-- begin Dataset section --

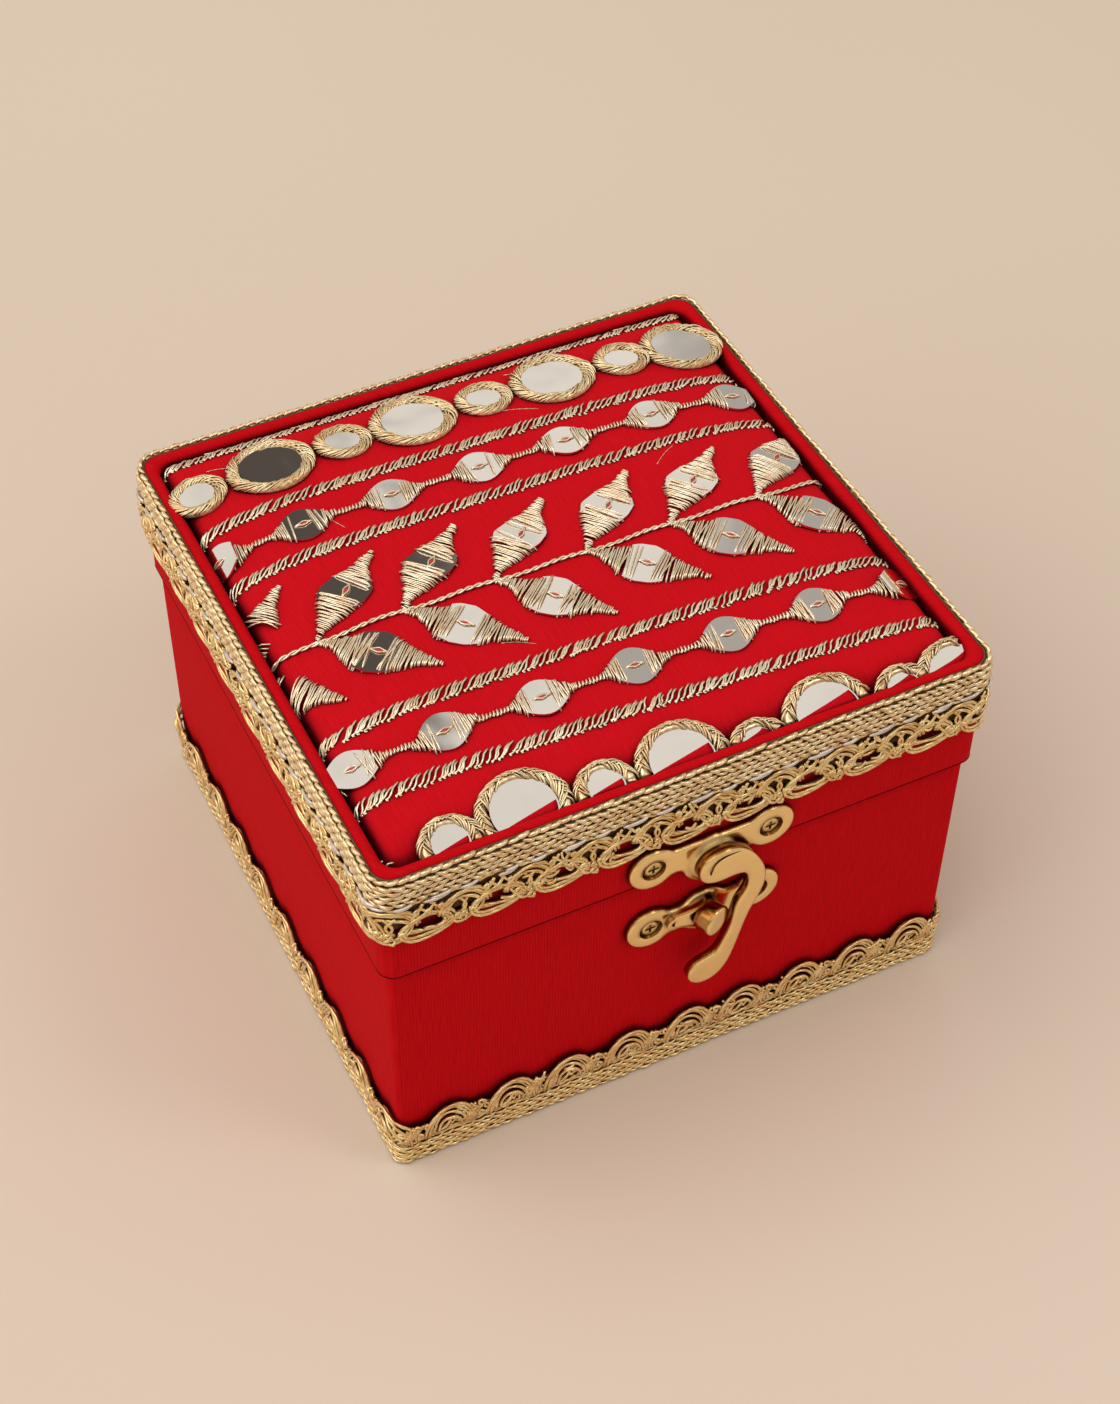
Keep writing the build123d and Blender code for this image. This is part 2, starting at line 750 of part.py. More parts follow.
def hinge_leaf(direction, turns):
    """One leaf in place at x = 0, above (1) or below (-1) the pin, with the knuckles in turns."""
    far = hinge_axis_z + direction * hinge_leaf_height
    near = hinge_axis_z + direction * leaf_start
    low, high = min(near, far), max(near, far)
    back = back_face + hinge_leaf_thickness
    leaf = slab((-hinge_length / 2, hinge_length / 2, back_face, back), low, high)
    for turn in turns:
        x = (turn - (hinge_knuckle_count - 1) / 2) * knuckle_pitch
        left, right = x - knuckle_length / 2, x + knuckle_length / 2
        tab_low, tab_high = min(near, hinge_axis_z), max(near, hinge_axis_z)
        leaf += slab((left, right, back_face + running_clearance, back), tab_low, tab_high)
        leaf += Pos(left, hinge_axis_y, hinge_axis_z) * Rot(0, 90, 0) * extrude(
            Circle(hinge_knuckle_radius), amount=knuckle_length
        )
    bore = extrude(Circle(hinge_pin_radius + pin_clearance), amount=hinge_length)
    leaf -= Pos(-hinge_length / 2, hinge_axis_y, hinge_axis_z) * Rot(0, 90, 0) * bore
    for side in (-1, 1):
        x, z = side * hinge_screw_spacing / 2, hinge_axis_z + direction * hinge_screw_height
        leaf -= facing_back(x, back, z) * screw_hole(hinge_screw_grip)
    return leaf


base_turns = range(0, hinge_knuckle_count, 2)
lid_turns = range(1, hinge_knuckle_count, 2)
hinge_pin = Pos(-hinge_length / 2, hinge_axis_y, hinge_axis_z) * Rot(0, 90, 0) * extrude(
    Circle(hinge_pin_radius), amount=hinge_length
)
for name, x in zip(("left", "right"), hinge_places):
    parts[f"hinge_{name}_base_leaf"] = Pos(x, 0, 0) * hinge_leaf(-1, base_turns)
    parts[f"hinge_{name}_lid_leaf"] = Pos(x, 0, 0) * hinge_leaf(1, lid_turns)
    parts[f"hinge_{name}_pin"] = Pos(x, 0, 0) * hinge_pin
for name, direction in (("base", -1), ("lid", 1)):
    parts[f"hinge_{name}_screws"] = Compound(
        children=[
            facing_back(x, back_face + hinge_leaf_thickness, z) * screw(hinge_screw_grip)
            for x, z in hinge_screw_places(direction)
        ]
    )

for name, shape in parts.items():
    export_step(shape, f"parts/{name}.step")
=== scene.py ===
import math

import bpy
import numpy as np
from mathutils import Matrix


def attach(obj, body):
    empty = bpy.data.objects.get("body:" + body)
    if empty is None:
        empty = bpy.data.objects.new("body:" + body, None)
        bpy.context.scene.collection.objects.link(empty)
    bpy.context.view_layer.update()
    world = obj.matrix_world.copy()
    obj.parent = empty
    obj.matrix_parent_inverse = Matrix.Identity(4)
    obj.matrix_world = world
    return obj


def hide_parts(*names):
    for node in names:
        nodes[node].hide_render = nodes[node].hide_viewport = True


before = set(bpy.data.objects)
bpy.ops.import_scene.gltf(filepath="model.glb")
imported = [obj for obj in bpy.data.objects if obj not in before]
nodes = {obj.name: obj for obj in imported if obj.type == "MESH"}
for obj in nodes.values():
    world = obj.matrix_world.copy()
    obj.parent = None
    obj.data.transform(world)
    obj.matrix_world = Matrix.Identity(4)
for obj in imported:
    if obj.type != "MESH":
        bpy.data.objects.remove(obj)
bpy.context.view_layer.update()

# Studio: the camera stands in front of the left corner and looks down at the lid, over a pale
# warm paper floor, with one broad soft lamp high on the left and a weaker one on the right.
camera = bpy.data.objects.new("camera", bpy.data.cameras.new("camera"))
camera.data.lens = 63.86
camera.data.sensor_width = 36.0
camera.data.clip_end = 20.0
camera_right = (0.89712, -0.44167, 0.00995)
camera_down = (-0.3164, -0.65805, -0.68327)
camera_ahead = (0.30833, 0.60983, -0.7301)
camera_turn = Matrix((camera_right, [-v for v in camera_down], [-v for v in camera_ahead]))
camera.matrix_world = camera_turn.transposed().to_4x4()
camera.location = (-0.15798, -0.31793, 0.42718)
bpy.context.scene.collection.objects.link(camera)
bpy.context.scene.camera = camera
bpy.context.scene.view_settings.view_transform = "Standard"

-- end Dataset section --

▶ _What you should do_
Write the complete data out, exactly as above.

▶ _Exercise output_
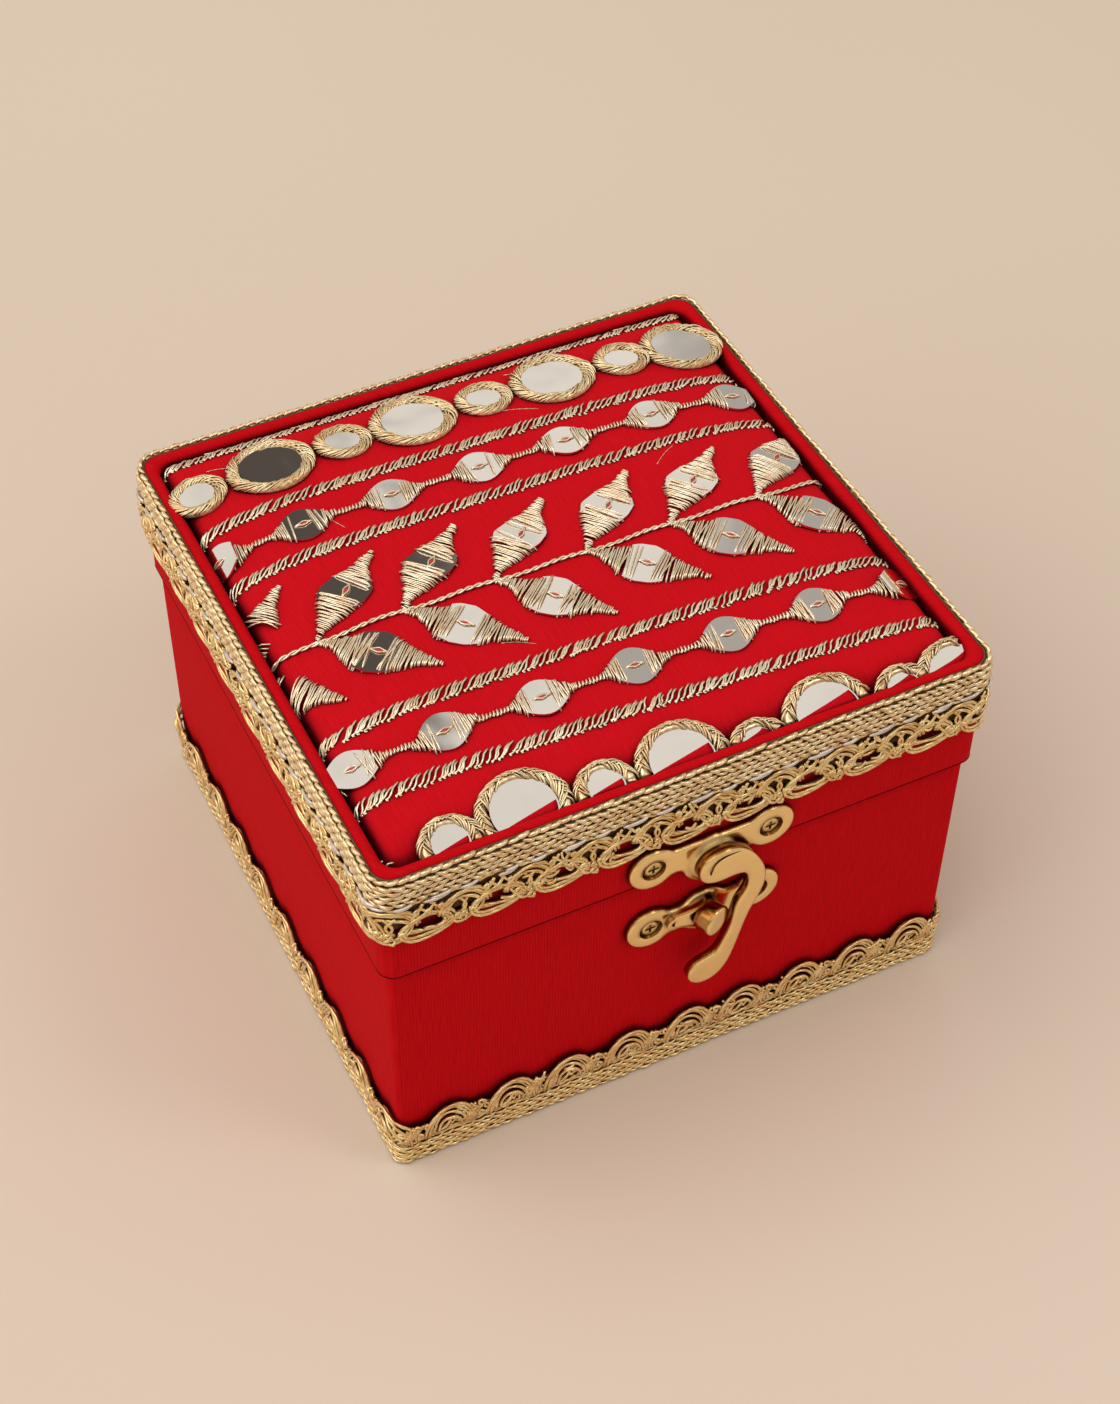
Keep writing the build123d and Blender code for this image. This is part 2, starting at line 750 of part.py. More parts follow.
def hinge_leaf(direction, turns):
    """One leaf in place at x = 0, above (1) or below (-1) the pin, with the knuckles in turns."""
    far = hinge_axis_z + direction * hinge_leaf_height
    near = hinge_axis_z + direction * leaf_start
    low, high = min(near, far), max(near, far)
    back = back_face + hinge_leaf_thickness
    leaf = slab((-hinge_length / 2, hinge_length / 2, back_face, back), low, high)
    for turn in turns:
        x = (turn - (hinge_knuckle_count - 1) / 2) * knuckle_pitch
        left, right = x - knuckle_length / 2, x + knuckle_length / 2
        tab_low, tab_high = min(near, hinge_axis_z), max(near, hinge_axis_z)
        leaf += slab((left, right, back_face + running_clearance, back), tab_low, tab_high)
        leaf += Pos(left, hinge_axis_y, hinge_axis_z) * Rot(0, 90, 0) * extrude(
            Circle(hinge_knuckle_radius), amount=knuckle_length
        )
    bore = extrude(Circle(hinge_pin_radius + pin_clearance), amount=hinge_length)
    leaf -= Pos(-hinge_length / 2, hinge_axis_y, hinge_axis_z) * Rot(0, 90, 0) * bore
    for side in (-1, 1):
        x, z = side * hinge_screw_spacing / 2, hinge_axis_z + direction * hinge_screw_height
        leaf -= facing_back(x, back, z) * screw_hole(hinge_screw_grip)
    return leaf


base_turns = range(0, hinge_knuckle_count, 2)
lid_turns = range(1, hinge_knuckle_count, 2)
hinge_pin = Pos(-hinge_length / 2, hinge_axis_y, hinge_axis_z) * Rot(0, 90, 0) * extrude(
    Circle(hinge_pin_radius), amount=hinge_length
)
for name, x in zip(("left", "right"), hinge_places):
    parts[f"hinge_{name}_base_leaf"] = Pos(x, 0, 0) * hinge_leaf(-1, base_turns)
    parts[f"hinge_{name}_lid_leaf"] = Pos(x, 0, 0) * hinge_leaf(1, lid_turns)
    parts[f"hinge_{name}_pin"] = Pos(x, 0, 0) * hinge_pin
for name, direction in (("base", -1), ("lid", 1)):
    parts[f"hinge_{name}_screws"] = Compound(
        children=[
            facing_back(x, back_face + hinge_leaf_thickness, z) * screw(hinge_screw_grip)
            for x, z in hinge_screw_places(direction)
        ]
    )

for name, shape in parts.items():
    export_step(shape, f"parts/{name}.step")
=== scene.py ===
import math

import bpy
import numpy as np
from mathutils import Matrix


def attach(obj, body):
    empty = bpy.data.objects.get("body:" + body)
    if empty is None:
        empty = bpy.data.objects.new("body:" + body, None)
        bpy.context.scene.collection.objects.link(empty)
    bpy.context.view_layer.update()
    world = obj.matrix_world.copy()
    obj.parent = empty
    obj.matrix_parent_inverse = Matrix.Identity(4)
    obj.matrix_world = world
    return obj


def hide_parts(*names):
    for node in names:
        nodes[node].hide_render = nodes[node].hide_viewport = True


before = set(bpy.data.objects)
bpy.ops.import_scene.gltf(filepath="model.glb")
imported = [obj for obj in bpy.data.objects if obj not in before]
nodes = {obj.name: obj for obj in imported if obj.type == "MESH"}
for obj in nodes.values():
    world = obj.matrix_world.copy()
    obj.parent = None
    obj.data.transform(world)
    obj.matrix_world = Matrix.Identity(4)
for obj in imported:
    if obj.type != "MESH":
        bpy.data.objects.remove(obj)
bpy.context.view_layer.update()

# Studio: the camera stands in front of the left corner and looks down at the lid, over a pale
# warm paper floor, with one broad soft lamp high on the left and a weaker one on the right.
camera = bpy.data.objects.new("camera", bpy.data.cameras.new("camera"))
camera.data.lens = 63.86
camera.data.sensor_width = 36.0
camera.data.clip_end = 20.0
camera_right = (0.89712, -0.44167, 0.00995)
camera_down = (-0.3164, -0.65805, -0.68327)
camera_ahead = (0.30833, 0.60983, -0.7301)
camera_turn = Matrix((camera_right, [-v for v in camera_down], [-v for v in camera_ahead]))
camera.matrix_world = camera_turn.transposed().to_4x4()
camera.location = (-0.15798, -0.31793, 0.42718)
bpy.context.scene.collection.objects.link(camera)
bpy.context.scene.camera = camera
bpy.context.scene.view_settings.view_transform = "Standard"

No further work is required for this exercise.